Are you trying to play it full screen on your computer monitor? I'm not sure what you mean by full glory. You're referring to Best (Full), right?

The HD-sized stuff that I've done I've never been able to play back full frame rate without a render first.

By they way, really nice looking graphic.

Mike

rmack350 wrote on 5/20/2004, 11:15 AM
Okay then.

In AEFX 5.0 I've taken your file and made a new render as RGB+Alpha. I also set a custom frame rate of 29.97002997. I think the frame rate is just pissing in the wind-it looks like it rounds up to 29.97 (maybe just in the display though. The resulting file is 2 frames longer than the original!)

This file ram previews in Vegas without fault. Setting is good/full. Best is pointless for this test since there's no resizing nor track motion.

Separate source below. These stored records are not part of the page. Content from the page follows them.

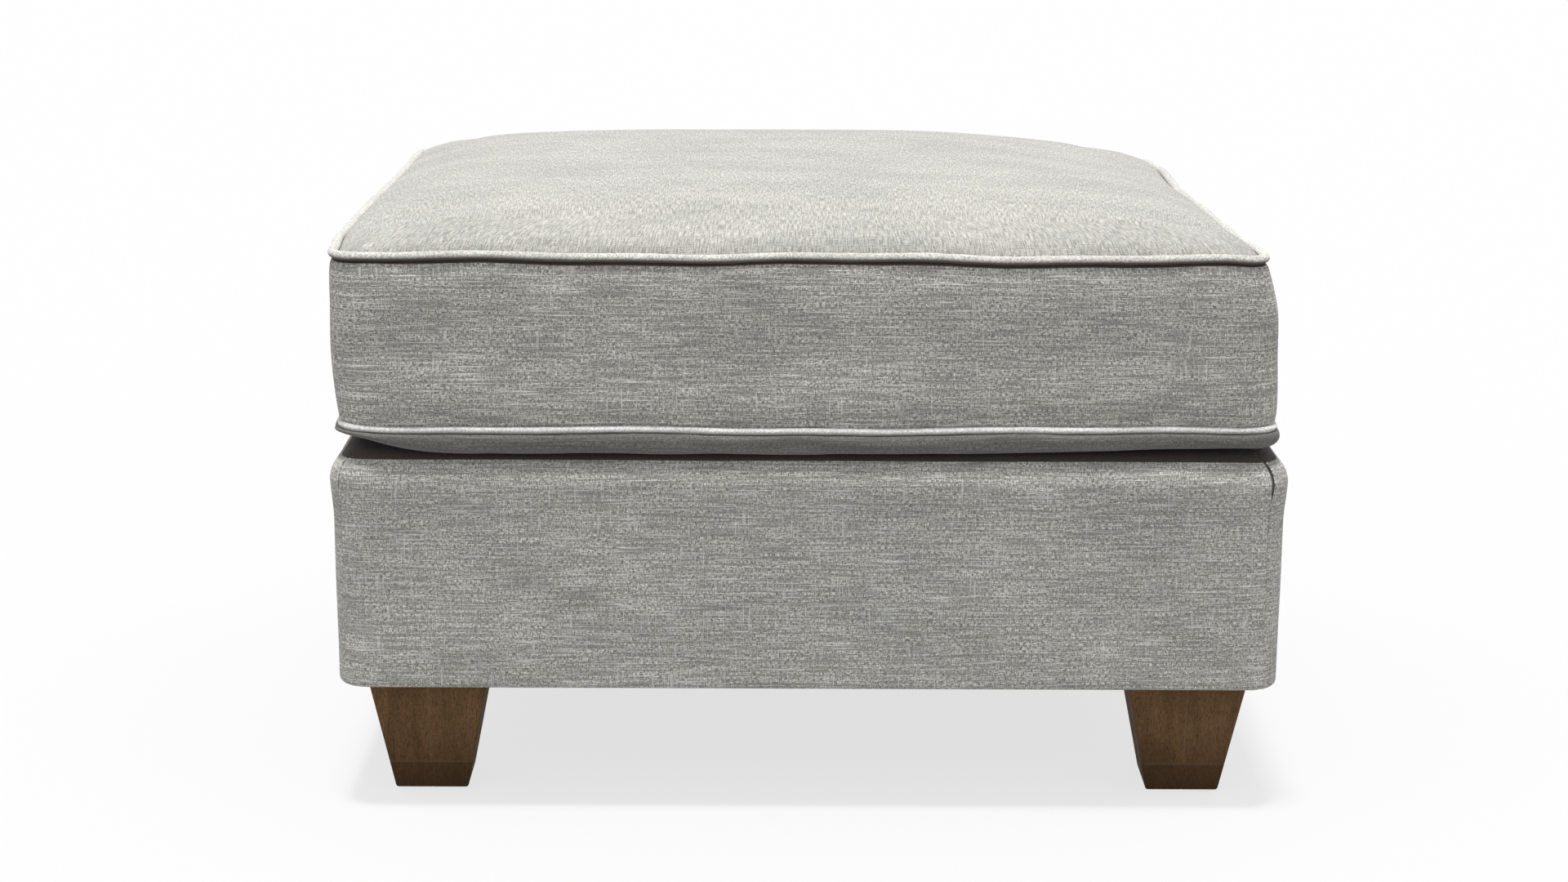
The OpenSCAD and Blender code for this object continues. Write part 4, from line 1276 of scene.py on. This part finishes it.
@dataclass
class Cushion:
    """The loose cushion: panels cut from the skin, welts along both seams, the zip's strips and the filling."""

    dresser: Dresser
    shell: CushionShell = field(default_factory=CushionShell)
    cloth: float = 0.0015
    cord_radius: float = 0.0025
    zip_reach: float = 0.302
    back_y: float = 0.25
    zip_cloth: float = 0.0009
    zip_fold: float = 0.0016
    fill: float = 0.85
    filling_middle: tuple[float, float, float] = (0.0, 0.0, 0.38)
    filling_scale: tuple[float, float, float] = (0.995, 0.994, 0.985)

    def build(self) -> None:
        """Makes every piece of the cushion."""
        self.skin = self.shell.inflate()
        self.panel("cushion_top_panel", True, Finish.LINEN_TOP)
        # The bottom panel's finish is the linen darkened as painted shade.
        self.panel("cushion_bottom_panel", False, Finish.LINEN_UNDER_PAINTED_SHADE)
        self.boxing()
        # The welts' finishes hold a painted highlight and painted shade.
        self.welt("top_welt", 0, Finish.LINEN_WELT_PAINTED_LIGHT_SHADE, reach=0.0036, lift=0.0006, radius=0.0039, squeeze=0.84)
        self.welt("bottom_welt", len(self.shell.heights) - 1, Finish.LINEN_LOW_WELT_PAINTED_LIGHT_SHADE, reach=0.0040, lift=0.0018,
                  radius=0.0036, squeeze=0.72)
        self.filling()

    def panel(self, name: str, top: bool, finish: Finish) -> None:
        """Cuts the top or bottom panel out of the skin, with the cloth's threads along X and Y.

        Args:
            name: the piece's name, and the CAD node's that it stands for.
            top: True for the top panel.
            finish: its finish.
        """
        sh = self.shell
        band = len(sh.top_band if top else sh.low_band)
        grid = self.skin[sh.spans[0 if top else 4]]
        rows = self.skin[sh.ring_ids[:band + 2] if top else sh.ring_ids[::-1][:band + 2]]
        points = np.vstack([grid, rows[1:].reshape(-1, 3)])
        border = sh.ring.border()
        rings = np.vstack([border[None], len(grid) + np.arange((band + 1) * sh.count).reshape(-1, sh.count)])
        side = rings.ravel()[grid_quads(band + 2, sh.count, wrap=True)]
        faces = np.vstack([grid_quads(sh.ring.deep + 1, sh.ring.across + 1), side[:, ::-1]])
        _, out = sh.ring.outline()
        steps = np.linalg.norm(np.diff(rows, axis=0), axis=2).mean(1)
        uv_rows = grid[border, :2] + np.cumsum(steps)[:, None, None] * out
        uv = np.vstack([grid[:, :2], uv_rows.reshape(-1, 2)])
        if not top:
            faces = faces[:, ::-1]
        piece = mesh_object(name, points, faces, uv[faces])
        add_wall(piece, self.cloth)
        self.dresser.dress(piece, finish, Body.CUSHION, "cover_cloth", (name,))

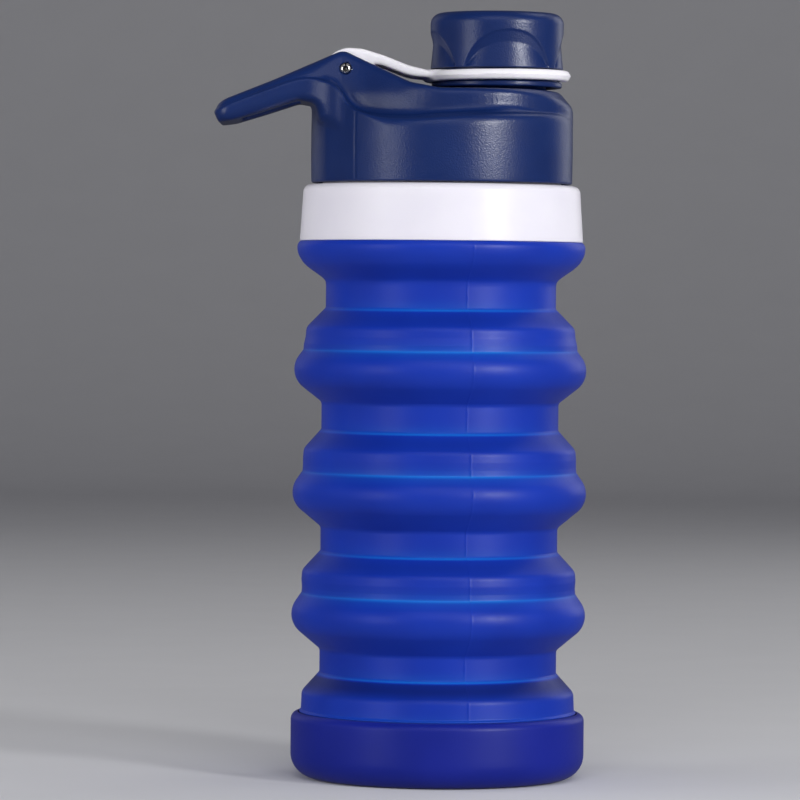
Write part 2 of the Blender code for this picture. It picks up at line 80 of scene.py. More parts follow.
# Heights and places taken from the CAD model.
FOLDS = 4
RING_TOPS = [node_high(f"fold_ring_{k}") for k in range(1, FOLDS)]
CREASES = [2 * RING_TOPS[0] - RING_TOPS[1], *RING_TOPS]
LIP_TOP = node_high("base_cup")
COLLAR_LOW = node_low("neck_collar")
COLLAR_HIGH = node_high("neck_collar")
NECK_LOW = node_low("threaded_neck")
NECK_HIGH = node_high("threaded_neck")
LID_LOW = node_low("lid_body")
SPOUT_TOP = node_high("spout")
CAP_LOW = node_low("spout_cap")
CAP_HIGH = node_high("spout_cap")
STRAP_LOW = CAP_LOW + 1.75
PIN_X, _, PIN_Z = hinge_point("strap_swing")
CAP_X = hinge_point("cap_turn")[0]

# The bodies that the folds join, from the foot up.
BODIES_UP = ["base", "lower_ring", "middle_ring", "upper_ring", "neck"]

# The folding body's section. The soft rings differ a little from each other.
RING_RADIUS = 35.4
WALL_RADII = [35.45, 35.55, 35.4, 34.95]
BULGE_SAGS = [1.0, 0.8, 0.0]
WAIST_RADIUS = 30.8
TOP_WAIST_RADIUS = 29.9
LINE_DROP = 1.65
WALL_RISE = 9.6
WAIST_DROP = 21.95
FOOT_DROP = 1.15
STIFF_WALL = 2.2
THIN_WALL = 1.4

# The mould's parting line, a little to the right of the front and again at the back.
PARTING_ANGLE = FRONT + math.radians(12.5)
PARTING_HEIGHT = 0.13
PARTING_HALF_WIDTH = 0.30

# How finely round shapes are cut, and the finer cuts in degrees beside a parting line.
TURN_STEPS = 192
CAP_STEPS = 360
PARTING_CLEAR = 1.6
PARTING_STEPS = (-1.2, -0.55, -0.25, 0.0, 0.25, 0.55, 1.2)


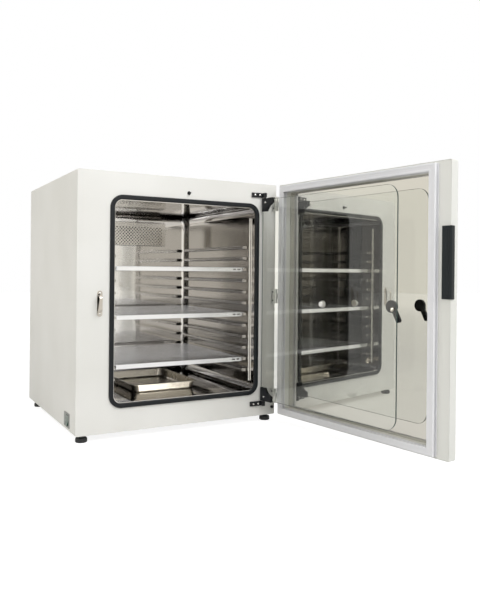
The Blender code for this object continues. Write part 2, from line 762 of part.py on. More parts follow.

BTW, remember that Vegas does the RAM preview based on the preview window setting. We know that but thought it might bear reinforcing.

Rob Mack
SonyEPM wrote on 5/20/2004, 11:19 AM
The task is not impossible- my Boxx system (with a very fast SCSI drive setup) can play back this file at best/full straight from disk and can also play it back full framerate using RAM preview (with a filter applied to force RAM preview to kick in). On my basic Dell Opteron I cannot get full framerate under any condition.

Many people are already or are starting to get into HD at some level- it sounds obvious but is worth stating again: HD requires a very fast well tweaked system with a monster drive array at the heart of it. The typical nice DV rig simply will not cut it.
rmack350 wrote on 5/20/2004, 11:29 AM
SonyEPM,

I'm able to RAM preview this footage if I rerender. I can even do the rerender in AEFX. My project settings are HD 720 30p. My preview window is floating loose and sized to 1280x720. Quality is set to Good/Full.

I hit shift-B. I Wait. I play. I get full frame rate.

This is a modest machine- 2GHz/400MHz/512 MB/Geforce4 card

Am I missing something? Should I not be able to do this?